Diet is often equated with nutrition. The dictionary defines it as the act of restricting food intake or at least intake of particular food. Diet as a collective is the amount of food a person eats or drinks during the course of a day. People do it for health reasons, some to simply lose weight, and some altogether for all the wrong reasons.
The body needs calories for heat. A calorie is a unit of measurement for energy. The unit's name is French and derives from the Latin calor (heat). Although the new unit of energy is joule, calorie remains as the unit of measurement for energy obtained from food.
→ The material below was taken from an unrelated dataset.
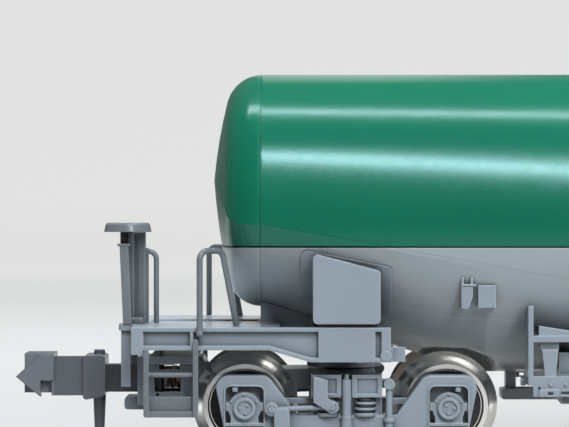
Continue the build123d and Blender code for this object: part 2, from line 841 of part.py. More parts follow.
face_y = -side_out_y
plate_body = side_plate(here * side_profile(), face_y, -side_in_y)
plate_body = chamfer(plate_body.faces().sort_by(Axis.Y)[0].edges(), side_edge)


def axle_box():
    """Recess with its lip, arched box and raised cap, at the outer axle."""
    spot = here * Pos(box_x, 0)
    recess = spot * Pos(0, 1.37 - recess_h / 2) * RectangleRounded(recess_w, recess_h, 0.35)
    edge = spot * Pos(0, 1.37 - recess_h / 2) * RectangleRounded(
        recess_w + 2 * lip_w, recess_h + 2 * lip_w, 0.35 + lip_w
    )
    floor_y = face_y + recess_t
    ring = side_plate(edge - recess, face_y - lip_w, face_y)
    arch = Circle(box_r) + Pos(0, -0.6) * Rectangle(1.7, 1.0)
    lugs = Pos(0, 0.1) * Rectangle(2 * box_r + 0.3, 0.5)
    parts = side_plate(spot * (arch + lugs), face_y - 0.05, floor_y)
    parts += side_plate(spot * Pos(0, -1.0) * Rectangle(recess_w, 0.2), face_y - 0.1, floor_y)
    parts += side_plate(spot * Pos(-0.58, 1.17) * Rectangle(0.3, 0.25), face_y - 0.1, floor_y)
    parts += side_plate(spot * Circle(cap_r), face_y - cap_t, face_y)
    parts -= side_plate(spot * Circle(cap_in_r), face_y - cap_t, face_y - cap_t + 0.1)
    return side_plate(recess, face_y, floor_y), ring + parts


recess, box = axle_box()
side = plate_body - recess + box
across_bogie = Pos(-2 * bogie_x, 0, 0)
side -= across_bogie * other_end(recess)
side += across_bogie * other_end(box)
box_low = bolster_rise - bolster_box_h
box_face = face_y - 0.25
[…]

A crash diet is a diet which is extreme in its deprivations - typically restricting calorie intake abruptly. Meant to achieve rapid weight loss, a crash diet differs from outright starvation only slightly. Crash diets are unhealthy and are hardly - if ever - recommended by doctors or dietitians. A crash diet may lead to malnutrition, and is not a suggested means of weight loss. It involves drastically cutting back on the amount of calories that you take in daily. Highly similar to a starvation diet, it is often paired with other weight loss "fixes," including extreme exercise routines and the use of diet pills. Most people follow crash diets yearly in the hopes that they will lose a lot of weight in a very short span of time. Crash diets are recognized by health care professionals and dietitians as being a very dangerous way of trying to lose the excess pounds.
At a technical level, when one goes into crash dieting, the body is shocked by a sudden change in food intake. From a high-energy diet to low-energy food regime. There appears to be a rapid weight loss, creating an illusion that the plan is working. At this point, no fat has been lost; what happened is that the body's limited store of glycogen, a form of carbohydrate, is used up. As glycogen is utilized, the body loses water with it, so there appears to be a rapid weight loss.
Additionally, weight loss during crash diets doesn't continue for a long time. Eventually, dieters will find themselves hitting a plateau, during which it will become more difficult for them to lose weight. Majority of crash dieters find that this weight loss plateau is followed by weight gain. Many followers of crash diets eventually end up gaining all the weight they lost, with a few additional pounds. This is known as the yo-yo diet effect: just like the up and down motion of a yo-yo, crash dieters find their weight constantly fluctuating with each diet that they go on.
The side effects of crash dieting include Vitamin and/or mineral deficiencies, dizziness and/or fainting (due to extreme calorie cutting), pressure and strain on certain organs like the kidneys and the liver, burning off lean muscle and tissues, among other things. In extreme cases, heart attack or stroke can be a result of crash diets; it may even lead to death.
There was a woman named Matilda Callaghan, aged 25, who died after going on a crash diet for six months straight. She only consumed three servings of food powder mix per day. She was said to have been battling obesity since she was twelve. Following the diet regime strictly, she was said to have lost ten pound in her first week, four pounds in the second and seven pounds in the third. She was being monitored closely by the dieting firm she had enrolled on. She fell ill and was diagnosed to have died of a heart failure.
Before deciding to pursue a weight-loss program, make sure to that it is going to produce a long last result. A balanced diet and moderate regular exercise may take time to get you the figure you wanted, but it will gently get you toned up, and keep the weight off for good.